Indian energy storage startup Meine Electric has raised $750,000 (INR 6.7 crore) in a pre-seed funding round to support its transition from laboratory-scale prototypes to pilot-ready iron–air battery systems.
The round was backed by investors including Antler, Rebalance, Venture Catalysts, gradCapital, and the AIC-AU Incubation Foundation, which is hosted by Anna University. The company also received support from angel investors, including energy industry veteran Alexander Hogeveen Rutter.
Founded in 2023 by Priyansh Mohan and Stuti Kakkar, Meine Electric is developing iron–air batteries for long-duration energy storage (LDES). According to the company, it has demonstrated a proprietary iron–air chemistry capable of achieving a levelised cost of storage below $0.05/kWh (INR 4/kWh). The technology is based on abundant materials such as iron, air, and water, and works on a reversible rusting process: during discharge, iron reacts with oxygen to form rust and release electricity; during charging, the reaction reverses to regenerate metallic iron.
The company says its iron-air battery technology is designed to provide 16–24 hours of energy storage, with the ability to fully charge within around eight hours, matching the typical solar surplus window. Unlike several global peers, Meine Electric claims its iron–air batteries support faster charge and discharge cycles, allowing integration with solar-heavy power systems.
Meine Electric claims to be the only company in the Asia-Pacific region with a proven iron–air technology stack. It has four granted patents and seven international patent applications filed, with more in progress. The company states that its chemistry performance has been benchmarked against international alternatives.

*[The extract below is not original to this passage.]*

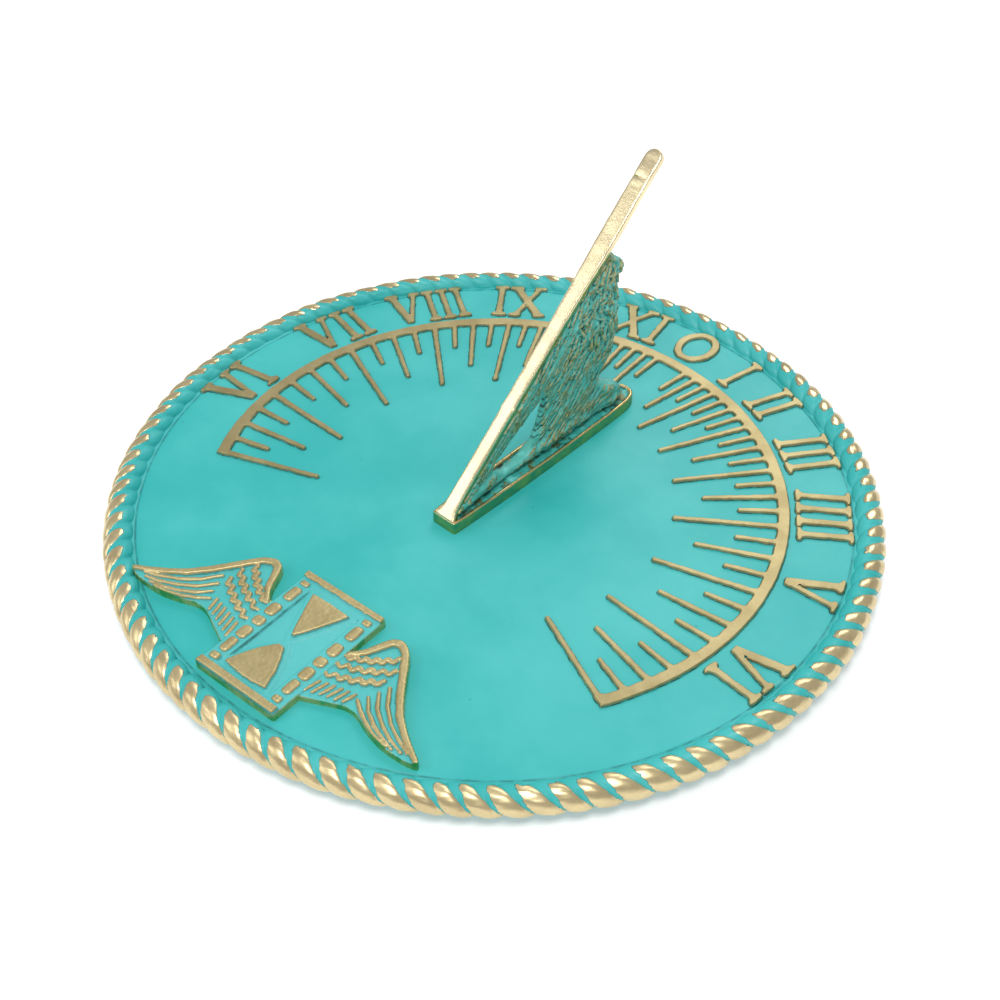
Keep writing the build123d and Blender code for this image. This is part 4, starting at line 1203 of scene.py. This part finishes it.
emblem_finish = paint_over_brass("hourglass brass and paint", (0.60, 0.50, 0.25), 0.60, 460.0, paint=(0.075, 0.53, 0.53),
                                 outline=0.95, wall=((0.10, 0.42, 0.12), (0.66, 0.56, 0.22)))
emblem = add_piece("winged_hourglass_casting", points, faces, {
    "bare": np.concatenate([gold_at, np.zeros(len(u))]),
    "hollow": np.concatenate([0.75 * foot_of_step, np.zeros(len(u))]),
    "wall": np.concatenate([on_side * 0.9, np.ones(len(u))])}, flat_sides=True)
fitted(emblem, "winged_hourglass", emblem_finish)

# ------------------------------------------------------------------------------------------
# The underside: a hollow behind the face with a foot ring to stand on, three bosses tapped
# for a pedestal's screws, and a flat pad round each fixing screw.  Cast and left rough.
# ------------------------------------------------------------------------------------------
web_z, boss_z, hole_top = 4.8 * mm, 1.2 * mm, 5.8 * mm
boss_circle, boss_radius, tapped_radius = 75 * mm, 7.5 * mm, 2.5 * mm
underside_finish, n, shader, place = surface("rough cast underside")
cast_grain = n.noise(place, 700.0, 5.0, 0.7)
cast_patch = n.noise(place, 60.0, 4.0, 0.6)
by_the_rim = n.math("MULTIPLY", n.new("ShaderNodeAttribute", attribute_name="rim").outputs["Fac"], 0.35)
overspray = n.ramp(n.math("ADD", n.noise(place, 38.0, 4.0, 0.65), by_the_rim), 0.52, 0.70)
raw = n.mix(n.ramp(cast_patch, 0.35, 0.68), (0.36, 0.26, 0.10), (0.20, 0.15, 0.07))
raw = n.mix(n.math("MULTIPLY", n.ramp(cast_grain, 0.5, 0.72), 0.45), raw, (0.10, 0.09, 0.05))
n.link(n.mix(overspray, raw, (0.05, 0.44, 0.41)), shader.inputs["Base Color"])
n.link(n.math("SUBTRACT", 0.8, n.math("MULTIPLY", overspray, 0.75)), shader.inputs["Metallic"])
n.link(n.math("ADD", n.math("MULTIPLY", cast_grain, 0.25), 0.42), shader.inputs["Roughness"])
bumped(n, shader, n.math("ADD", cast_grain, n.math("MULTIPLY", cast_patch, 0.5)), 0.0004, 0.8)

hole_bearings = [math.radians(90 + 120 * k) for k in range(3)]
holes = [(boss_circle * math.cos(a), boss_circle * math.sin(a), tapped_radius) for a in hole_bearings]
flat, edges = [], []
for cx, cy, radius, count in [(0, 0, 107.6 * mm, 180)] + [(a, b, r, 40) for a, b, r in holes]:
    base = len(flat)
    flat += [Vector((cx + radius * math.sin(2 * math.pi * i / count), cy + radius * math.cos(2 * math.pi * i / count)))
             for i in range(count)]
    edges += [(base + i, base + (i + 1) % count) for i in range(count)]
gx, gy = np.meshgrid(np.arange(-0.107, 0.107, 0.0032), np.arange(-0.107, 0.107, 0.0028), indexing="ij")
for a, b in zip(gx.ravel() + 0.0008, gy.ravel()):
    clear = all(math.hypot(a - cx, b - cy) > r + 0.8 * mm for cx, cy, r in holes)
    if math.hypot(a, b) < 0.1062 and clear:
        flat.append(Vector((a, b)))
verts, _, tris, origin, _, _ = delaunay_2d_cdt(flat, edges, [], 0, 1e-9)
points = [(p.x, p.y, web_z + 0.12 * mm * float(waviness(p.x, p.y, 45, 97)) * min(1, max(0, (0.105 - p.length) / 0.01)))
          for p in verts]
faces = []
for t in tris:
    c = sum((verts[i] for i in t), Vector((0, 0))) / 3
    if c.length < 0.1076 and all(math.hypot(c.x - cx, c.y - cy) > r for cx, cy, r in holes):
        faces.append(tuple(t)[::-1])
rim_mark = [0.0] * len(points)


def turned(profile, cx, cy, count, mark=0.0):
    """Adds a turned shape round a vertical axis to the underside."""
    first = len(points)
    for r, z in profile:
        for i in range(count):
            t = 2 * math.pi * i / count
            points.append((cx + r * math.sin(t), cy + r * math.cos(t), z))
            rim_mark.append(mark)
    for k in range(len(profile) - 1):
        for i in range(count):
            a, b = first + k * count + i, first + k * count + (i + 1) % count
            faces.append((a, b, b + count, a + count))


turned([(107.6 * mm, web_z), (108.3 * mm, 4.66 * mm), (108.9 * mm, 4.2 * mm), (109.3 * mm, 2.4 * mm), (110.4 * mm, 0.5 * mm),
        (111.0 * mm, 0.06 * mm), (111.6 * mm, 0.0), (119.9 * mm, 0.0), (120.5 * mm, 0.08 * mm), (121.0 * mm, 0.6 * mm),
        (121.7 * mm, 1.7 * mm), (122.4 * mm, 2.3 * mm), (123.4 * mm, 3.0 * mm), (123.6 * mm, 5.0 * mm)], 0, 0, 288, 1.0)
for cx, cy, r in holes:
    turned([(r, hole_top), (r, boss_z + 0.5 * mm), (r + 0.45 * mm, boss_z), (boss_radius - 0.6 * mm, boss_z),
            (boss_radius - 0.15 * mm, boss_z + 0.15 * mm), (boss_radius, boss_z + 0.6 * mm), (boss_radius + 0.1 * mm, 4.1 * mm),
            (boss_radius + 0.35 * mm, 4.55 * mm), (boss_radius + 0.9 * mm, web_z + 0.05 * mm)], cx, cy, 64)
    first = len(points)
    points.append((cx, cy, hole_top))
    rim_mark.append(0.0)
    faces += [(first, first - 9 * 64 + (i + 1) % 64, first - 9 * 64 + i) for i in range(64)]
for node, pad in (("gnomon_washer_south", 6.2), ("gnomon_washer_north", 6.2), ("hourglass_washer_west", 4.8),
                  ("hourglass_washer_east", 4.8)):
    lower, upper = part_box(node)
    cx, cy = (lower.x + upper.x) / 2, (lower.y + upper.y) / 2
    turned([(0.2 * mm, upper.z + 0.01 * mm), ((pad - 0.3) * mm, upper.z + 0.01 * mm), (pad * mm, upper.z + 0.2 * mm),
            ((pad + 0.4) * mm, web_z + 0.05 * mm)], cx, cy, 48)
dial_underside = add_piece("dial_underside", points, faces, {"rim": rim_mark})
bm = bmesh.new()
bm.from_mesh(dial_underside.data)
bmesh.ops.recalc_face_normals(bm, faces=bm.faces)
bm.to_mesh(dial_underside.data)
bm.free()
fitted(dial_underside, "dial_plate", underside_finish)

# ------------------------------------------------------------------------------------------
# The screws and washers: steel pan-head screws and brass washers, put in from below.
# ------------------------------------------------------------------------------------------
for kind, color, roughness in (("screw", (0.56, 0.55, 0.52), 0.32), ("washer", (0.60, 0.47, 0.22), 0.42)):
    finish, n, shader, place = surface("plated " + kind)
    grain = n.noise(place, 900.0, 4.0, 0.65)
    stain = n.noise(place, 260.0, 3.0, 0.6)
    n.link(n.mix(n.ramp(stain, 0.42, 0.66), color, tuple(c * 0.55 for c in color)), shader.inputs["Base Color"])
    n.link(n.math("ADD", n.math("MULTIPLY", grain, 0.22), roughness - 0.08), shader.inputs["Roughness"])
    shader.inputs["Metallic"].default_value = 1.0
    bumped(n, shader, grain, 0.00008, 0.5)
    for name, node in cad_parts.items():
        if kind in name:
            for k in range(max(1, len(node.material_slots))):
                if node.material_slots:
                    node.material_slots[k].material = finish
                else:
                    node.data.materials.append(finish)

# ------------------------------------------------------------------------------------------
# Plain pale floor, soft studio light from above and both sides, and the camera.
# ------------------------------------------------------------------------------------------
floor_material = bpy.data.materials.new("pale floor")
floor_material.use_nodes = True
shader = floor_material.node_tree.nodes["Principled BSDF"]
shader.inputs["Base Color"].default_value = (0.90, 0.90, 0.90, 1)
shader.inputs["Roughness"].default_value = 0.9
shader.inputs["Emission Color"].default_value = (1, 1, 1, 1)
shader.inputs["Emission Strength"].default_value = 0.28
reach = 6.0
floor_mesh = bpy.data.meshes.new("floor")
floor_mesh.from_pydata([(-reach, -reach, 0), (reach, -reach, 0), (reach, reach, 0), (-reach, reach, 0)], [], [(0, 1, 2, 3)])
floor = bpy.data.objects.new("floor", floor_mesh)
floor.data.materials.append(floor_material)
bpy.context.scene.collection.objects.link(floor)

world = bpy.data.worlds.new("studio")
world.use_nodes = True
world.node_tree.nodes["Background"].inputs["Color"].default_value = (1, 1, 1, 1)
world.node_tree.nodes["Background"].inputs["Strength"].default_value = 0.48
bpy.context.scene.world = world
bpy.context.scene.view_settings.view_transform = "Standard"

target = Vector((0, 0, face_z + relief))
toward = math.radians(42.798)
rise = math.radians(42.153)


def soft_light(name, azimuth, elevation, distance, size, power):
    """A square soft box that looks at the dial."""
    light = bpy.data.lights.new(name, "AREA")
    light.shape = "SQUARE"
    light.size = size
    light.energy = power
    lamp = bpy.data.objects.new(name, light)
    a, e = math.radians(azimuth), math.radians(elevation)
    lamp.location = target + distance * Vector((math.sin(a) * math.cos(e), -math.cos(a) * math.cos(e), math.sin(e)))
    lamp.rotation_euler = (target - lamp.location).to_track_quat("-Z", "Y").to_euler()
    bpy.context.scene.collection.objects.link(lamp)


soft_light("light_above", 38, 70, 1.2, 0.42, 6.5)
soft_light("light_left", -39, 37, 1.2, 0.62, 2.1)
soft_light("light_back", 202, 41, 1.3, 0.55, 3.5)

away = Vector((math.sin(toward) * math.cos(rise), -math.cos(toward) * math.cos(rise), math.sin(rise)))
ahead = -away
right = Vector((math.cos(toward), math.sin(toward), 0))
up = right.cross(ahead)
yaw, pitch = math.radians(0.206), math.radians(-0.481)
ahead_turned = ahead * math.cos(yaw) + right * math.sin(yaw)
right_turned = right * math.cos(yaw) - ahead * math.sin(yaw)
look = ahead_turned * math.cos(pitch) + up * math.sin(pitch)
up_turned = up * math.cos(pitch) - ahead_turned * math.sin(pitch)
lens = bpy.data.cameras.new("camera")
lens.lens, lens.sensor_width = 51.12, 36.0
lens.clip_start, lens.clip_end = 0.02, 50.0
camera = bpy.data.objects.new("camera", lens)
camera.location = target + away * 0.4686
camera.rotation_euler = Matrix((right_turned, up_turned, -look)).transposed().to_euler()
bpy.context.scene.collection.objects.link(camera)
bpy.context.scene.camera = camera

Meine Electric operates from a 5,000 sq ft facility in Chennai that is being outfitted for pilot production, enabling the transition from lab prototypes to pilot-ready systems. The founding team brings 75+ years of combined experience and has spent the last three years refining the core iron-air chemistry.
The newly raised capital will be utilised to accelerate iron-air technology scale-up and commercialisation. The company is building a multi-kW grid connected prototype and plans larger pilot units as part of its plan to deliver turnkey, containerised iron-air battery systems by 2027.
A portion of the capital will also be used for strengthening the team and research infrastructure and deepening partnerships with Independent Power Producers (IPPs) and energy-intensive C&I customers for pilot adoption.